**The task:**
Repeat exactly, and only, the lines from the one that contains "if shape.isNull() or" through the one that contains "bpy.data.objects.remove(obj)", both ends included.

**Data segment:**
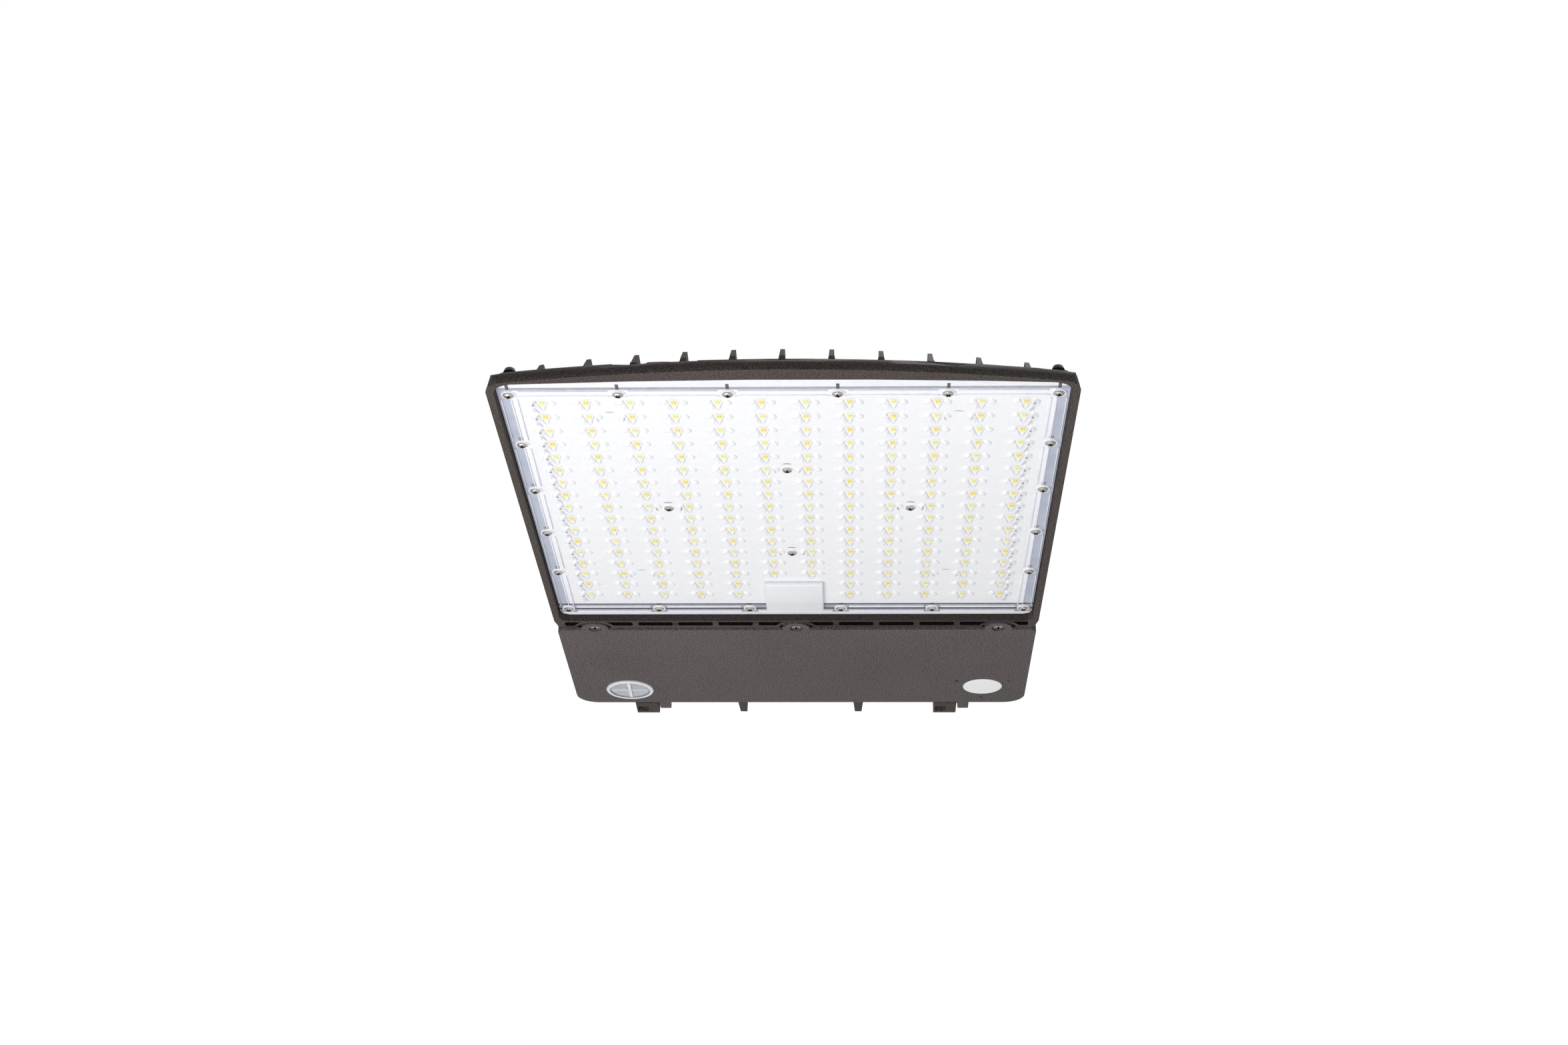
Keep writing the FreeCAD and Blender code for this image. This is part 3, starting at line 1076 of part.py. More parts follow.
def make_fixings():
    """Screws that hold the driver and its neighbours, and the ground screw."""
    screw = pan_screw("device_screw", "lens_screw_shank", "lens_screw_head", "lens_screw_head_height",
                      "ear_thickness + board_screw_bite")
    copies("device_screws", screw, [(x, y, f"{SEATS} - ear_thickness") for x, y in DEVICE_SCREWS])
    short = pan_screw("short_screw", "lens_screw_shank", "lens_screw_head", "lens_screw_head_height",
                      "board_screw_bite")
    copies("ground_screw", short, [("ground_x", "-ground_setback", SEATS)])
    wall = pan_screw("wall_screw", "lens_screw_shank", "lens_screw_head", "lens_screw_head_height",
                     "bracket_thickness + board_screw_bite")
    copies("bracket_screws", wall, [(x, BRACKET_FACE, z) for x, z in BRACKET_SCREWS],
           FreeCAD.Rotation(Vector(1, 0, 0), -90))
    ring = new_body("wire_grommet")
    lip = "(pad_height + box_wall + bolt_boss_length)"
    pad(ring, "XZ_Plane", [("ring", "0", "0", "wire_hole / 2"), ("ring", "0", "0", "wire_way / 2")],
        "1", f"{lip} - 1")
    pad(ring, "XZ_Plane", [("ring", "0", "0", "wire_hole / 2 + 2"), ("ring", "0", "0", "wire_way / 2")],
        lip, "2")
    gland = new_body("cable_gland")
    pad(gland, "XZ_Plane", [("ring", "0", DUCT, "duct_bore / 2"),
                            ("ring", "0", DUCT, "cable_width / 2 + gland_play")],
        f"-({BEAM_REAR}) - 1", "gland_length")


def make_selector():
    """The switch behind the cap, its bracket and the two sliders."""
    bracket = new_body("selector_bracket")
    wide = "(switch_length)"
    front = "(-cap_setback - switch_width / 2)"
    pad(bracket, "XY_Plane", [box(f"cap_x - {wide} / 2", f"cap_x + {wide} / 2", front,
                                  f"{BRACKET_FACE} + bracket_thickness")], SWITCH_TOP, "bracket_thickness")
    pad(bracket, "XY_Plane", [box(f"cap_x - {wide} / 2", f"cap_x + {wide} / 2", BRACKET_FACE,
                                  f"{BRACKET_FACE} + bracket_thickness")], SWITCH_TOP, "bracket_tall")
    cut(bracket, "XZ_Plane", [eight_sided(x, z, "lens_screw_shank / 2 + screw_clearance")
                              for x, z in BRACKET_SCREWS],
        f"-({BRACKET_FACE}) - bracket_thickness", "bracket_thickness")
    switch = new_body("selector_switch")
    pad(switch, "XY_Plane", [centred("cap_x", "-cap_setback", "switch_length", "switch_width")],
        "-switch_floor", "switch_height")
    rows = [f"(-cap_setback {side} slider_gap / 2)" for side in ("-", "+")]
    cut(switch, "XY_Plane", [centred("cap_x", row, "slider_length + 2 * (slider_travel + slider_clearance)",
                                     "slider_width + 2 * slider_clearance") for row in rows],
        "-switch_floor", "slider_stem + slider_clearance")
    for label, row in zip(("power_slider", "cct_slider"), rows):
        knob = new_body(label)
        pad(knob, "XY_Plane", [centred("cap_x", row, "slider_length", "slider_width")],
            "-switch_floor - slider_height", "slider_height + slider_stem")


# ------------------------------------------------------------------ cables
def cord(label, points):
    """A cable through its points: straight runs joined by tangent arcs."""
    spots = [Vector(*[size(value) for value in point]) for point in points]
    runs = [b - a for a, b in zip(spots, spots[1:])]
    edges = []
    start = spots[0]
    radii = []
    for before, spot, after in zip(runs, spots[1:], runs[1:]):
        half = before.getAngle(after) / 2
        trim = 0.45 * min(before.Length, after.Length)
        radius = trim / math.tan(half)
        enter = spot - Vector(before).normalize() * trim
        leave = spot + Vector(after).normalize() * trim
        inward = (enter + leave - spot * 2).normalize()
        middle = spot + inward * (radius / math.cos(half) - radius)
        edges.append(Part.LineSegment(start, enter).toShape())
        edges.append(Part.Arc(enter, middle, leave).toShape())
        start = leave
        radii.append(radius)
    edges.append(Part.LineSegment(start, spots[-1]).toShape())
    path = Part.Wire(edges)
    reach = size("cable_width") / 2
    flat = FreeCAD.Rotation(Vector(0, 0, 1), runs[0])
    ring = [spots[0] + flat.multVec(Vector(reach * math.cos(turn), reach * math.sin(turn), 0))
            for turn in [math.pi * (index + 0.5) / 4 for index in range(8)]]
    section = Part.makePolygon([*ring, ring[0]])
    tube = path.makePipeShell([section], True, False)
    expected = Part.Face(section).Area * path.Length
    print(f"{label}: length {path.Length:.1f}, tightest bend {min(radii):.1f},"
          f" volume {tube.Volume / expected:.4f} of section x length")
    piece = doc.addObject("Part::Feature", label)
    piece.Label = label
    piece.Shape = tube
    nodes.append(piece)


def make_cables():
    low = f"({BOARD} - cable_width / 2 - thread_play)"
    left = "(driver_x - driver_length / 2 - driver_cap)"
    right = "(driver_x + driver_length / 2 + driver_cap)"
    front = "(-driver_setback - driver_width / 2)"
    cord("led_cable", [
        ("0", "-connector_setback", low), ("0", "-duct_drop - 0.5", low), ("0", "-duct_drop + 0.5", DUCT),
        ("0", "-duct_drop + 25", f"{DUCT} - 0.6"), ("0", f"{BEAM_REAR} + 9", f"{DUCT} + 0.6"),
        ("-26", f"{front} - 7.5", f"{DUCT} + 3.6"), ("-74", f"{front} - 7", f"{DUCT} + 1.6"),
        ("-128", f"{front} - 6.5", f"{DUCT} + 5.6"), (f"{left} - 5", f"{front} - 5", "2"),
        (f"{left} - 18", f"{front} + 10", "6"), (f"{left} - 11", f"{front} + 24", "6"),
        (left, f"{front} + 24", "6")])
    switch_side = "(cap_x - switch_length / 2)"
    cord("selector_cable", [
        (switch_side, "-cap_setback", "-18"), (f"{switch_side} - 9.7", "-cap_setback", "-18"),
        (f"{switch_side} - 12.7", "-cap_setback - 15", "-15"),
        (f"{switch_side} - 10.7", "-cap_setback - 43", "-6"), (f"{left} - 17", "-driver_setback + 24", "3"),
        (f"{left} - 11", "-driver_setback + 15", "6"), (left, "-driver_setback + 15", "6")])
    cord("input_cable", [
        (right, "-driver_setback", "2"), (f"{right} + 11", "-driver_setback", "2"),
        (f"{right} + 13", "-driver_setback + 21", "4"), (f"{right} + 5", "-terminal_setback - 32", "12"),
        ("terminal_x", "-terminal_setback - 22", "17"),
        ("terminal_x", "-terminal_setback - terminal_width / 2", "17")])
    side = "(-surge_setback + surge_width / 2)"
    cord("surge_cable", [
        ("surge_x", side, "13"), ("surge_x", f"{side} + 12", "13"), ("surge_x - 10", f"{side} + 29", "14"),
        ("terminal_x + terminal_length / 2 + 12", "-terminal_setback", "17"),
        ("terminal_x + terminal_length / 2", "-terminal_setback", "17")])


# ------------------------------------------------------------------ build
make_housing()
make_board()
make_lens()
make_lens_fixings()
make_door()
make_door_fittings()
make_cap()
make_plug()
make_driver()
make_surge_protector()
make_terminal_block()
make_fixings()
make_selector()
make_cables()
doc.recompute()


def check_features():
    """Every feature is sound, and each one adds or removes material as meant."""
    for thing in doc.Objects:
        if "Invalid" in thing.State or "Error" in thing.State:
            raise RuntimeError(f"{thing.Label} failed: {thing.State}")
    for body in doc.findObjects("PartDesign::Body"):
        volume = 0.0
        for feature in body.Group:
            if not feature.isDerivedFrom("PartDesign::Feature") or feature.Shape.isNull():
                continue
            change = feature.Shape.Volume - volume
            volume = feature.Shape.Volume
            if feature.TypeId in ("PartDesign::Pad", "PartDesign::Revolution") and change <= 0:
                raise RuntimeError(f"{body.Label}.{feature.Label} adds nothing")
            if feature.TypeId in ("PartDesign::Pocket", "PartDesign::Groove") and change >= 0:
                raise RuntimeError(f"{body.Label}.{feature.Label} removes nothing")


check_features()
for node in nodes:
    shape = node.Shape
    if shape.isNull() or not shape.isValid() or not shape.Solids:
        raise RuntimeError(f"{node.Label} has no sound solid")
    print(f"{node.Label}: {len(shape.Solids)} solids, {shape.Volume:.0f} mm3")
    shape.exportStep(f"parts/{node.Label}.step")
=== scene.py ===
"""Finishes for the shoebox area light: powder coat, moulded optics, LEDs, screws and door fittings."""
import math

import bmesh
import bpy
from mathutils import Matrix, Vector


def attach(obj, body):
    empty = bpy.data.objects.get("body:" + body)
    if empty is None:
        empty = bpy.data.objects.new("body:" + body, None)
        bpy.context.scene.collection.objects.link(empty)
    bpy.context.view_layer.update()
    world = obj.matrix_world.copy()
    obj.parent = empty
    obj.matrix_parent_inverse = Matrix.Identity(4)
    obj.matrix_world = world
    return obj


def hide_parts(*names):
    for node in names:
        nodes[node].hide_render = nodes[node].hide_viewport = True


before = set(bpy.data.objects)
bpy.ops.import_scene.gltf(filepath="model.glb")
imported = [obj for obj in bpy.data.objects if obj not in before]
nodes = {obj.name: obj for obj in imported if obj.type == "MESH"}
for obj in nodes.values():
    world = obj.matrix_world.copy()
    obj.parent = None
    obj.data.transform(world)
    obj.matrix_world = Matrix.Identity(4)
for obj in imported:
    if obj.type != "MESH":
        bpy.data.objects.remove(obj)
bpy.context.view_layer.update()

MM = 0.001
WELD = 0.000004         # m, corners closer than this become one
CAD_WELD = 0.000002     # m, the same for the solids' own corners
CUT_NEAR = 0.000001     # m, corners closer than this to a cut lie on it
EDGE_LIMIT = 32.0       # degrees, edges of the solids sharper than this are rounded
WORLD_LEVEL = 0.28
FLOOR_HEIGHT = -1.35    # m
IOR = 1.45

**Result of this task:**
    if shape.isNull() or not shape.isValid() or not shape.Solids:
        raise RuntimeError(f"{node.Label} has no sound solid")
    print(f"{node.Label}: {len(shape.Solids)} solids, {shape.Volume:.0f} mm3")
    shape.exportStep(f"parts/{node.Label}.step")
=== scene.py ===
"""Finishes for the shoebox area light: powder coat, moulded optics, LEDs, screws and door fittings."""
import math

import bmesh
import bpy
from mathutils import Matrix, Vector


def attach(obj, body):
    empty = bpy.data.objects.get("body:" + body)
    if empty is None:
        empty = bpy.data.objects.new("body:" + body, None)
        bpy.context.scene.collection.objects.link(empty)
    bpy.context.view_layer.update()
    world = obj.matrix_world.copy()
    obj.parent = empty
    obj.matrix_parent_inverse = Matrix.Identity(4)
    obj.matrix_world = world
    return obj


def hide_parts(*names):
    for node in names:
        nodes[node].hide_render = nodes[node].hide_viewport = True


before = set(bpy.data.objects)
bpy.ops.import_scene.gltf(filepath="model.glb")
imported = [obj for obj in bpy.data.objects if obj not in before]
nodes = {obj.name: obj for obj in imported if obj.type == "MESH"}
for obj in nodes.values():
    world = obj.matrix_world.copy()
    obj.parent = None
    obj.data.transform(world)
    obj.matrix_world = Matrix.Identity(4)
for obj in imported:
    if obj.type != "MESH":
        bpy.data.objects.remove(obj)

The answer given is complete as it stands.